Tweaking the mechanical stability of Al1−xWxN ternary nitride alloys for hard coating applications, and study on their structural, photoluminescence and surface chemical analysis

Abstract

This study focuses on the synthesis and achievement of ternary Al1−xWxN nitride films as hard coating materials. A dual-target DC reactive magnetron sputtering process was used to coat Al1−xWxN thin films on Si (100), glass, and transparent quartz substrates. The elemental analysis of the films was calculated by energy dispersion spectroscopy and the corresponding value of x changes from 0 to 1. The X-ray diffraction data showed a-axis orientation of the AlN films with hexagonal phase and amorphous nature for Al0.78W0.22N and Al0.58W0.42N films. Atomic force microscopy analysis showed that the surface morphology of Al0.78W0.22N films was better than that of AlN and Al0.3W0.7N films, as evidenced by the significantly lower root-mean-square roughness value of 1.79 nm compared to 5.78 and 13.9 nm, respectively. The resistivity of Al1−xWxN films was determined by a four-probe method and resulted in a record low value of 4.08 × 10−5 Ω-m for WN films. The photoluminescence emission spectra showed distinct peaks in the visible region at different wavelengths, and the deconvoluted blue emission peak was attributed to the native defects in the Al1−xWxN films. X-ray absorption spectroscopy data showed an increase in feature-a from Al0.78W0.22N to Al0.58W0.42N films, indicating stronger hybridization of N 2p with Al 3p and W 5d orbitals due to π * -resonance.
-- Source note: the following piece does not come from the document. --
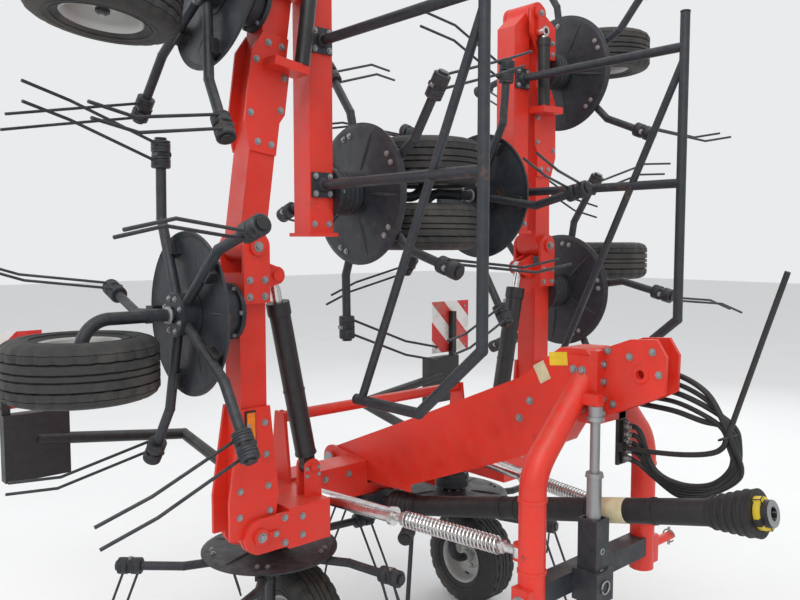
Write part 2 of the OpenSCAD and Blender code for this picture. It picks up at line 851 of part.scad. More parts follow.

The oxygen content calculated by X-ray photoelectron spectroscopy was 34.6, 35.39, and 19.74 at% on the surface of AlN, Al0.58W0.42N, and WN films, respectively. The surface oxidation of AlN films triggered the transfer of charge from nitrogen to oxygen on the surface of AlN films. The nanoindentation results showed that the Al0.3W0.7N films have hardness and elastic modulus of 17.84 GPa and 196.96 GPa, which are higher than those of the other Al1−xWxN films, while the AlN films have higher fracture toughness due to the reduction of contact pressure.